• [Data section]:
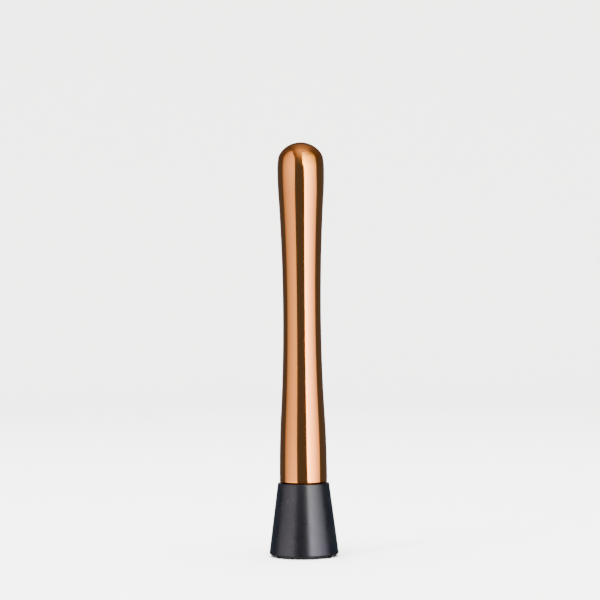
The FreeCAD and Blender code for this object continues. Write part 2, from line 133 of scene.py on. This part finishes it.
def rounded(corners, steps):
    """An outline through corners given as (radius, height, rounding): each rounding becomes an arc."""
    points = []
    for n, (x, z, rounding) in enumerate(corners):
        if not rounding:
            points.append((x, z))
            continue
        corner = Vector((x, z))
        before = (Vector(corners[n - 1][:2]) - corner).normalized()
        after = (Vector(corners[(n + 1) % len(corners)][:2]) - corner).normalized()
        half = before.angle(after) / 2
        reach = rounding / math.tan(half)
        centre = corner + (before + after).normalized() * (rounding / math.sin(half))
        start = (corner + before * reach - centre).normalized()
        finish = (corner + after * reach - centre).normalized()
        for step in range(steps + 1):
            point = centre + start.slerp(finish, step / steps) * rounding
            points.append((point.x, point.y))
    return points


def handle_radius(height):
    """The handle's outer radius: a straight end, then arcs down to the waist and out again to the grip.

    On each side of the waist a convex arc meets a hollow one, tangent to it.
    """
    if height <= STRAIGHT_TOP:
        return END_RADIUS
    if height >= SEAM_HEIGHT:
        return GRIP_RADIUS
    if height < WAIST_HEIGHT:
        widest, far, hollow = END_RADIUS, STRAIGHT_TOP, LOWER_WAIST_ARC
    else:
        widest, far, hollow = GRIP_RADIUS, SEAM_HEIGHT, UPPER_WAIST_ARC
    step = widest - WAIST_RADIUS
    rise = abs(WAIST_HEIGHT - far)
    convex = (step * step + rise * rise) / (2 * step) - hollow
    from_end = abs(height - far)
    if from_end < rise * convex / (convex + hollow):
        return widest - convex + math.sqrt(convex * convex - from_end * from_end)
    from_waist = height - WAIST_HEIGHT
    return WAIST_RADIUS + hollow - math.sqrt(hollow * hollow - from_waist * from_waist)


def heights_between(low, high):
    """Evenly spaced heights from low to high, about a row spacing apart."""
    count = max(1, round((high - low) / ROW_SPACING))
    return [low + (high - low) * n / count for n in range(count + 1)]


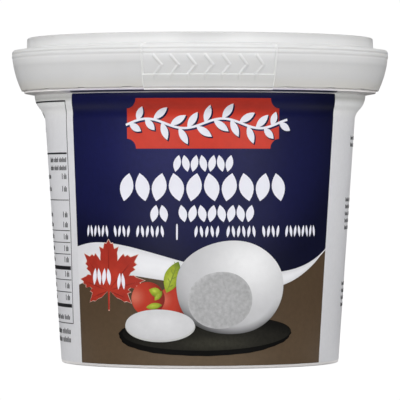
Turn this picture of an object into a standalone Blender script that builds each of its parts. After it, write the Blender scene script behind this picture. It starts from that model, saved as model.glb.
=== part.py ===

• [Exercise details]:
Print every record above exactly as written.

• [Output of the exercise]:
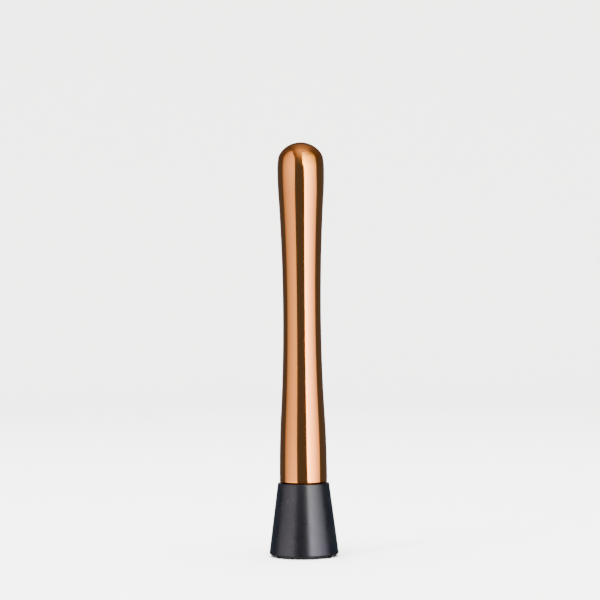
The FreeCAD and Blender code for this object continues. Write part 2, from line 133 of scene.py on. This part finishes it.
def rounded(corners, steps):
    """An outline through corners given as (radius, height, rounding): each rounding becomes an arc."""
    points = []
    for n, (x, z, rounding) in enumerate(corners):
        if not rounding:
            points.append((x, z))
            continue
        corner = Vector((x, z))
        before = (Vector(corners[n - 1][:2]) - corner).normalized()
        after = (Vector(corners[(n + 1) % len(corners)][:2]) - corner).normalized()
        half = before.angle(after) / 2
        reach = rounding / math.tan(half)
        centre = corner + (before + after).normalized() * (rounding / math.sin(half))
        start = (corner + before * reach - centre).normalized()
        finish = (corner + after * reach - centre).normalized()
        for step in range(steps + 1):
            point = centre + start.slerp(finish, step / steps) * rounding
            points.append((point.x, point.y))
    return points


def handle_radius(height):
    """The handle's outer radius: a straight end, then arcs down to the waist and out again to the grip.

    On each side of the waist a convex arc meets a hollow one, tangent to it.
    """
    if height <= STRAIGHT_TOP:
        return END_RADIUS
    if height >= SEAM_HEIGHT:
        return GRIP_RADIUS
    if height < WAIST_HEIGHT:
        widest, far, hollow = END_RADIUS, STRAIGHT_TOP, LOWER_WAIST_ARC
    else:
        widest, far, hollow = GRIP_RADIUS, SEAM_HEIGHT, UPPER_WAIST_ARC
    step = widest - WAIST_RADIUS
    rise = abs(WAIST_HEIGHT - far)
    convex = (step * step + rise * rise) / (2 * step) - hollow
    from_end = abs(height - far)
    if from_end < rise * convex / (convex + hollow):
        return widest - convex + math.sqrt(convex * convex - from_end * from_end)
    from_waist = height - WAIST_HEIGHT
    return WAIST_RADIUS + hollow - math.sqrt(hollow * hollow - from_waist * from_waist)


def heights_between(low, high):
    """Evenly spaced heights from low to high, about a row spacing apart."""
    count = max(1, round((high - low) / ROW_SPACING))
    return [low + (high - low) * n / count for n in range(count + 1)]


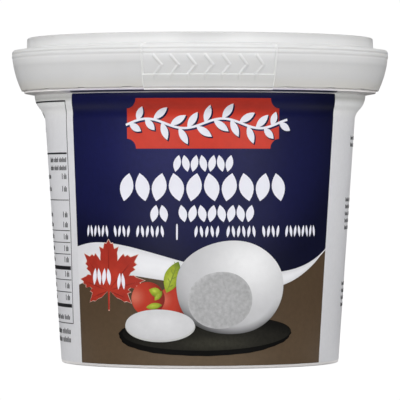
Turn this picture of an object into a standalone Blender script that builds each of its parts. After it, write the Blender scene script behind this picture. It starts from that model, saved as model.glb.
=== part.py ===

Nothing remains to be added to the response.